-- Begin --

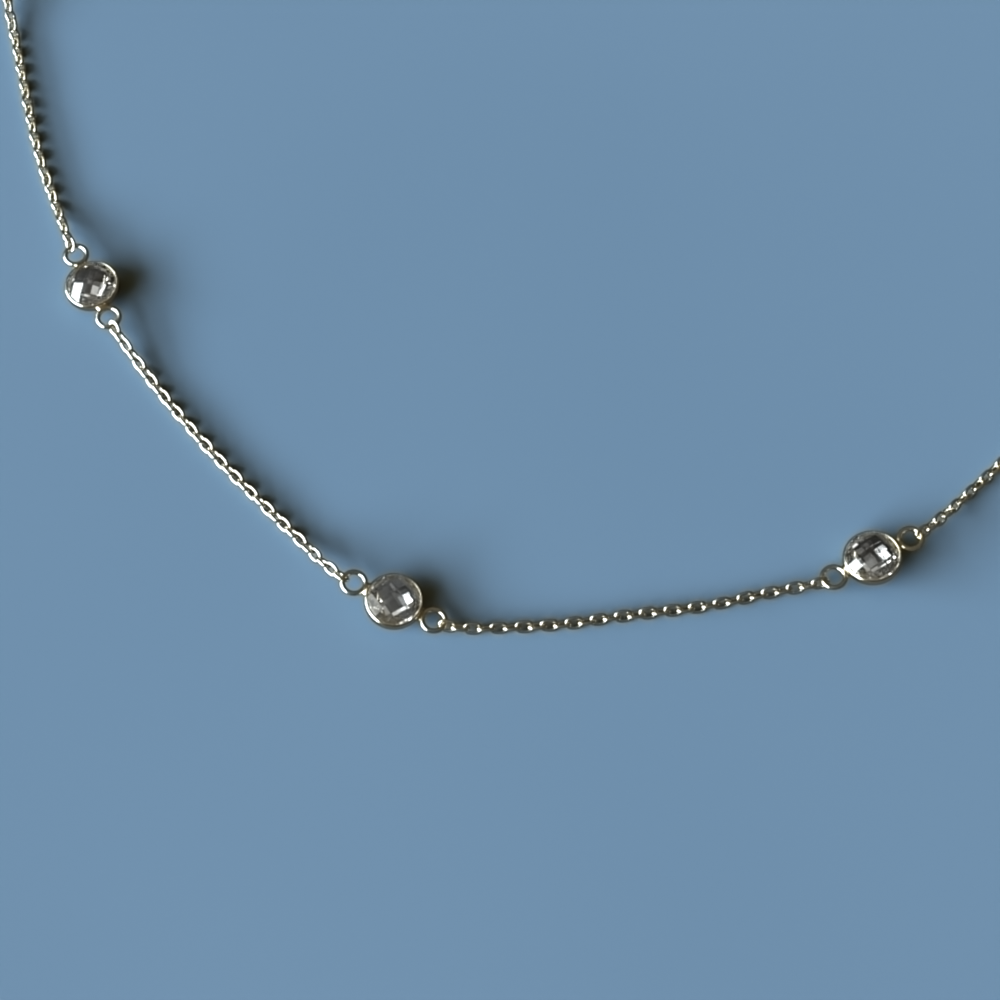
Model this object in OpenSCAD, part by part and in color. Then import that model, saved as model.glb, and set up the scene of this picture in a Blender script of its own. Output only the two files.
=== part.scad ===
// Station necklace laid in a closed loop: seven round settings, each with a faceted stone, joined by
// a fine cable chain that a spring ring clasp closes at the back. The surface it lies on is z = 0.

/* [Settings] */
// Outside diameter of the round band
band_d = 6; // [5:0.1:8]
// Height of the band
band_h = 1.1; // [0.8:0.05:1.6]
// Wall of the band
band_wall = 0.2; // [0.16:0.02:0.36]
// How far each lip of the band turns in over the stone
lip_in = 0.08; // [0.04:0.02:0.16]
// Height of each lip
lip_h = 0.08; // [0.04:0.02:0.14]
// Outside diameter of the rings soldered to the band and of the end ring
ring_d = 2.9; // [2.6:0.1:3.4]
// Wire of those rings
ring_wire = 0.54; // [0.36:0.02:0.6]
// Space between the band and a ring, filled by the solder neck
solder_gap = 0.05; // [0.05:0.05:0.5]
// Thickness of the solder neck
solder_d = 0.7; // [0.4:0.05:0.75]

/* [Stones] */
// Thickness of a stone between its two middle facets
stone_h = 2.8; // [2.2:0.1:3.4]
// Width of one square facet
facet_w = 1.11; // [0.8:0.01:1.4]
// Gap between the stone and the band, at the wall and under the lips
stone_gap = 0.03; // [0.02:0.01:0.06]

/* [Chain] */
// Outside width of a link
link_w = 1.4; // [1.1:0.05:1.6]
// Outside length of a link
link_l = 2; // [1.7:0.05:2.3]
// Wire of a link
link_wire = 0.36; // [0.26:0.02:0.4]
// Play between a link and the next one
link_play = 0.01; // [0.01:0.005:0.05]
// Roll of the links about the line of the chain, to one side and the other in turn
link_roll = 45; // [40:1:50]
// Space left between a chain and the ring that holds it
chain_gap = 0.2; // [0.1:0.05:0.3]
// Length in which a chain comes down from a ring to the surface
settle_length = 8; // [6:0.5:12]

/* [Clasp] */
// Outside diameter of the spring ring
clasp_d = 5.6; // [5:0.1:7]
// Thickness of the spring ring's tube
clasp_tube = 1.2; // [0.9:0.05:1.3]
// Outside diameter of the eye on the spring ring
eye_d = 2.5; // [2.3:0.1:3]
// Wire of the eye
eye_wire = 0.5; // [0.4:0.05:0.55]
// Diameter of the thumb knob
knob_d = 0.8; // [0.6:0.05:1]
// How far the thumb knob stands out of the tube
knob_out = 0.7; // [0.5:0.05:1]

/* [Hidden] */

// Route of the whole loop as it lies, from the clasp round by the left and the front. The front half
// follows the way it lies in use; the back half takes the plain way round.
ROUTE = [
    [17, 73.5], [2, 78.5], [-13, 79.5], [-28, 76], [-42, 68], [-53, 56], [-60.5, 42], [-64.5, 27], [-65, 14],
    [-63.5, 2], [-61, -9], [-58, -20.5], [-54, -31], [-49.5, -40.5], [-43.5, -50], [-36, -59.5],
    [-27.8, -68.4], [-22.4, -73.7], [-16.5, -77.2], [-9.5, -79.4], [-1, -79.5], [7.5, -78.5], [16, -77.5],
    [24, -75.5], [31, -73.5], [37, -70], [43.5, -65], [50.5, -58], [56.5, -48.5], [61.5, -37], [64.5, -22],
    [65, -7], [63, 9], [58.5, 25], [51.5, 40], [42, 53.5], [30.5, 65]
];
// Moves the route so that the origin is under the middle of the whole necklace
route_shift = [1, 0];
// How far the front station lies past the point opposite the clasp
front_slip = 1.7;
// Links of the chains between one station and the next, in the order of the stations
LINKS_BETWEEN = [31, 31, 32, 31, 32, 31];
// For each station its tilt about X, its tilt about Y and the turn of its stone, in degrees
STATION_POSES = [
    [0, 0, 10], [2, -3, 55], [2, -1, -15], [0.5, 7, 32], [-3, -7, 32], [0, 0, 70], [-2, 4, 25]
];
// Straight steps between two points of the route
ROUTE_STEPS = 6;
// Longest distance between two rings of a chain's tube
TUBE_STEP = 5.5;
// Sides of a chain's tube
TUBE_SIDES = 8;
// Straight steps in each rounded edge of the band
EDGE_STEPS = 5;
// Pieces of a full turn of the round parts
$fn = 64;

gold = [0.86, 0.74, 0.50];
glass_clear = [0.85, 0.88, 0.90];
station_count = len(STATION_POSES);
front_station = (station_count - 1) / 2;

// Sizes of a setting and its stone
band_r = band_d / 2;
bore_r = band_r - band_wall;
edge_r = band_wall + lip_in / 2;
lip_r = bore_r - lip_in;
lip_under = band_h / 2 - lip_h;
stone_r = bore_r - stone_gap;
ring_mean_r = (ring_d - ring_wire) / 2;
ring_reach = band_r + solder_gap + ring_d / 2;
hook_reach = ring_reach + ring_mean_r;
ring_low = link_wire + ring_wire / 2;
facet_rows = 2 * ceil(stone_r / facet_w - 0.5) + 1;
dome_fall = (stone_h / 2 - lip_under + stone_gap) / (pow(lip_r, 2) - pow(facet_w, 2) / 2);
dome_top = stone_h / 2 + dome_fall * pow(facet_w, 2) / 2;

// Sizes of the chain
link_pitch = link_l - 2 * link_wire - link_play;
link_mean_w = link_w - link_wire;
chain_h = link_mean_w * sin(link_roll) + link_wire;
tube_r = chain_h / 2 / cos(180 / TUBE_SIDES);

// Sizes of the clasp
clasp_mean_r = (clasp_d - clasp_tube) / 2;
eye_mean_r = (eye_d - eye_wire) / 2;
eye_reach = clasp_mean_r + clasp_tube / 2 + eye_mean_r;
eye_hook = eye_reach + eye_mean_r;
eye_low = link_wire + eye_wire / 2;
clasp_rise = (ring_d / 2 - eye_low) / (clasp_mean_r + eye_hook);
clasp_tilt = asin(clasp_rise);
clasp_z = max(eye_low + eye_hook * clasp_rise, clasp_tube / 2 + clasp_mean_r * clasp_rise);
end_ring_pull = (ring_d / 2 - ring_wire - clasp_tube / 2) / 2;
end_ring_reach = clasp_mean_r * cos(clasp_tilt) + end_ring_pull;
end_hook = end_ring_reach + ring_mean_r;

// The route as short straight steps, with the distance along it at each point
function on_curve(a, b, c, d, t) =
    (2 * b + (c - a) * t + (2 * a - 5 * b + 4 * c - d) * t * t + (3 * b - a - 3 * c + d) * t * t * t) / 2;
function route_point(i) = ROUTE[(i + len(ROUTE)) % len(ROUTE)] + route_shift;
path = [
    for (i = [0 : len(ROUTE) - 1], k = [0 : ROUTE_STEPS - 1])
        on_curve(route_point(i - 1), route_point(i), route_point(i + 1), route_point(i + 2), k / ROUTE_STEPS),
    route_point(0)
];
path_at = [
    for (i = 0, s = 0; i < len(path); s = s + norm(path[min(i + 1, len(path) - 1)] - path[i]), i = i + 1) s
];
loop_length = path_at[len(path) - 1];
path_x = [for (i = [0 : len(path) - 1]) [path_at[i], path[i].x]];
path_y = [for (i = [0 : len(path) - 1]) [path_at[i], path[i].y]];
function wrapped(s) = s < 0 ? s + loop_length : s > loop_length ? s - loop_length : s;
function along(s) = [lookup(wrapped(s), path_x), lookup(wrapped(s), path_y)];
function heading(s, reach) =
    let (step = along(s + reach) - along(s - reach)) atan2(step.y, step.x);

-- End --

* Directions
Please restate the whole listing word for word.

* Complete answer
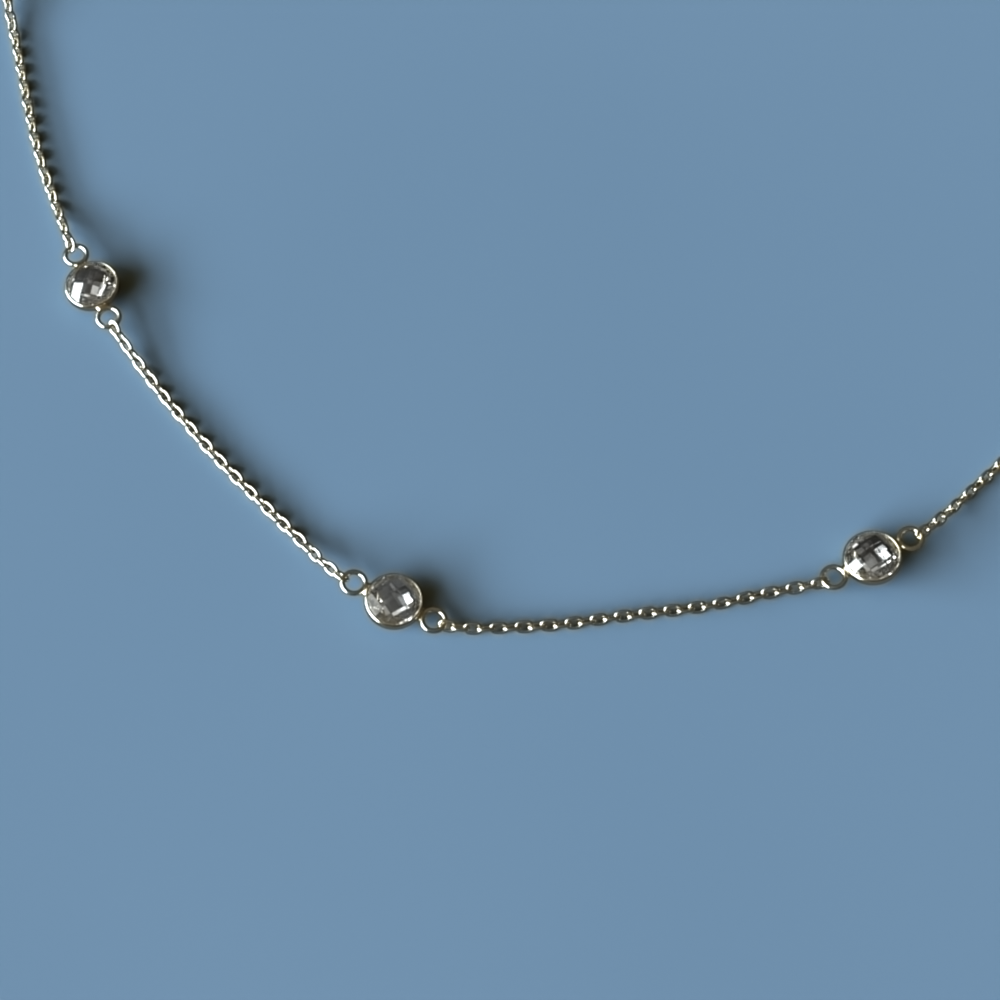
Model this object in OpenSCAD, part by part and in color. Then import that model, saved as model.glb, and set up the scene of this picture in a Blender script of its own. Output only the two files.
=== part.scad ===
// Station necklace laid in a closed loop: seven round settings, each with a faceted stone, joined by
// a fine cable chain that a spring ring clasp closes at the back. The surface it lies on is z = 0.

/* [Settings] */
// Outside diameter of the round band
band_d = 6; // [5:0.1:8]
// Height of the band
band_h = 1.1; // [0.8:0.05:1.6]
// Wall of the band
band_wall = 0.2; // [0.16:0.02:0.36]
// How far each lip of the band turns in over the stone
lip_in = 0.08; // [0.04:0.02:0.16]
// Height of each lip
lip_h = 0.08; // [0.04:0.02:0.14]
// Outside diameter of the rings soldered to the band and of the end ring
ring_d = 2.9; // [2.6:0.1:3.4]
// Wire of those rings
ring_wire = 0.54; // [0.36:0.02:0.6]
// Space between the band and a ring, filled by the solder neck
solder_gap = 0.05; // [0.05:0.05:0.5]
// Thickness of the solder neck
solder_d = 0.7; // [0.4:0.05:0.75]

/* [Stones] */
// Thickness of a stone between its two middle facets
stone_h = 2.8; // [2.2:0.1:3.4]
// Width of one square facet
facet_w = 1.11; // [0.8:0.01:1.4]
// Gap between the stone and the band, at the wall and under the lips
stone_gap = 0.03; // [0.02:0.01:0.06]

/* [Chain] */
// Outside width of a link
link_w = 1.4; // [1.1:0.05:1.6]
// Outside length of a link
link_l = 2; // [1.7:0.05:2.3]
// Wire of a link
link_wire = 0.36; // [0.26:0.02:0.4]
// Play between a link and the next one
link_play = 0.01; // [0.01:0.005:0.05]
// Roll of the links about the line of the chain, to one side and the other in turn
link_roll = 45; // [40:1:50]
// Space left between a chain and the ring that holds it
chain_gap = 0.2; // [0.1:0.05:0.3]
// Length in which a chain comes down from a ring to the surface
settle_length = 8; // [6:0.5:12]

/* [Clasp] */
// Outside diameter of the spring ring
clasp_d = 5.6; // [5:0.1:7]
// Thickness of the spring ring's tube
clasp_tube = 1.2; // [0.9:0.05:1.3]
// Outside diameter of the eye on the spring ring
eye_d = 2.5; // [2.3:0.1:3]
// Wire of the eye
eye_wire = 0.5; // [0.4:0.05:0.55]
// Diameter of the thumb knob
knob_d = 0.8; // [0.6:0.05:1]
// How far the thumb knob stands out of the tube
knob_out = 0.7; // [0.5:0.05:1]

/* [Hidden] */

// Route of the whole loop as it lies, from the clasp round by the left and the front. The front half
// follows the way it lies in use; the back half takes the plain way round.
ROUTE = [
    [17, 73.5], [2, 78.5], [-13, 79.5], [-28, 76], [-42, 68], [-53, 56], [-60.5, 42], [-64.5, 27], [-65, 14],
    [-63.5, 2], [-61, -9], [-58, -20.5], [-54, -31], [-49.5, -40.5], [-43.5, -50], [-36, -59.5],
    [-27.8, -68.4], [-22.4, -73.7], [-16.5, -77.2], [-9.5, -79.4], [-1, -79.5], [7.5, -78.5], [16, -77.5],
    [24, -75.5], [31, -73.5], [37, -70], [43.5, -65], [50.5, -58], [56.5, -48.5], [61.5, -37], [64.5, -22],
    [65, -7], [63, 9], [58.5, 25], [51.5, 40], [42, 53.5], [30.5, 65]
];
// Moves the route so that the origin is under the middle of the whole necklace
route_shift = [1, 0];
// How far the front station lies past the point opposite the clasp
front_slip = 1.7;
// Links of the chains between one station and the next, in the order of the stations
LINKS_BETWEEN = [31, 31, 32, 31, 32, 31];
// For each station its tilt about X, its tilt about Y and the turn of its stone, in degrees
STATION_POSES = [
    [0, 0, 10], [2, -3, 55], [2, -1, -15], [0.5, 7, 32], [-3, -7, 32], [0, 0, 70], [-2, 4, 25]
];
// Straight steps between two points of the route
ROUTE_STEPS = 6;
// Longest distance between two rings of a chain's tube
TUBE_STEP = 5.5;
// Sides of a chain's tube
TUBE_SIDES = 8;
// Straight steps in each rounded edge of the band
EDGE_STEPS = 5;
// Pieces of a full turn of the round parts
$fn = 64;

gold = [0.86, 0.74, 0.50];
glass_clear = [0.85, 0.88, 0.90];
station_count = len(STATION_POSES);
front_station = (station_count - 1) / 2;

// Sizes of a setting and its stone
band_r = band_d / 2;
bore_r = band_r - band_wall;
edge_r = band_wall + lip_in / 2;
lip_r = bore_r - lip_in;
lip_under = band_h / 2 - lip_h;
stone_r = bore_r - stone_gap;
ring_mean_r = (ring_d - ring_wire) / 2;
ring_reach = band_r + solder_gap + ring_d / 2;
hook_reach = ring_reach + ring_mean_r;
ring_low = link_wire + ring_wire / 2;
facet_rows = 2 * ceil(stone_r / facet_w - 0.5) + 1;
dome_fall = (stone_h / 2 - lip_under + stone_gap) / (pow(lip_r, 2) - pow(facet_w, 2) / 2);
dome_top = stone_h / 2 + dome_fall * pow(facet_w, 2) / 2;

// Sizes of the chain
link_pitch = link_l - 2 * link_wire - link_play;
link_mean_w = link_w - link_wire;
chain_h = link_mean_w * sin(link_roll) + link_wire;
tube_r = chain_h / 2 / cos(180 / TUBE_SIDES);

// Sizes of the clasp
clasp_mean_r = (clasp_d - clasp_tube) / 2;
eye_mean_r = (eye_d - eye_wire) / 2;
eye_reach = clasp_mean_r + clasp_tube / 2 + eye_mean_r;
eye_hook = eye_reach + eye_mean_r;
eye_low = link_wire + eye_wire / 2;
clasp_rise = (ring_d / 2 - eye_low) / (clasp_mean_r + eye_hook);
clasp_tilt = asin(clasp_rise);
clasp_z = max(eye_low + eye_hook * clasp_rise, clasp_tube / 2 + clasp_mean_r * clasp_rise);
end_ring_pull = (ring_d / 2 - ring_wire - clasp_tube / 2) / 2;
end_ring_reach = clasp_mean_r * cos(clasp_tilt) + end_ring_pull;
end_hook = end_ring_reach + ring_mean_r;

// The route as short straight steps, with the distance along it at each point
function on_curve(a, b, c, d, t) =
    (2 * b + (c - a) * t + (2 * a - 5 * b + 4 * c - d) * t * t + (3 * b - a - 3 * c + d) * t * t * t) / 2;
function route_point(i) = ROUTE[(i + len(ROUTE)) % len(ROUTE)] + route_shift;
path = [
    for (i = [0 : len(ROUTE) - 1], k = [0 : ROUTE_STEPS - 1])
        on_curve(route_point(i - 1), route_point(i), route_point(i + 1), route_point(i + 2), k / ROUTE_STEPS),
    route_point(0)
];
path_at = [
    for (i = 0, s = 0; i < len(path); s = s + norm(path[min(i + 1, len(path) - 1)] - path[i]), i = i + 1) s
];
loop_length = path_at[len(path) - 1];
path_x = [for (i = [0 : len(path) - 1]) [path_at[i], path[i].x]];
path_y = [for (i = [0 : len(path) - 1]) [path_at[i], path[i].y]];
function wrapped(s) = s < 0 ? s + loop_length : s > loop_length ? s - loop_length : s;
function along(s) = [lookup(wrapped(s), path_x), lookup(wrapped(s), path_y)];
function heading(s, reach) =
    let (step = along(s + reach) - along(s - reach)) atan2(step.y, step.x);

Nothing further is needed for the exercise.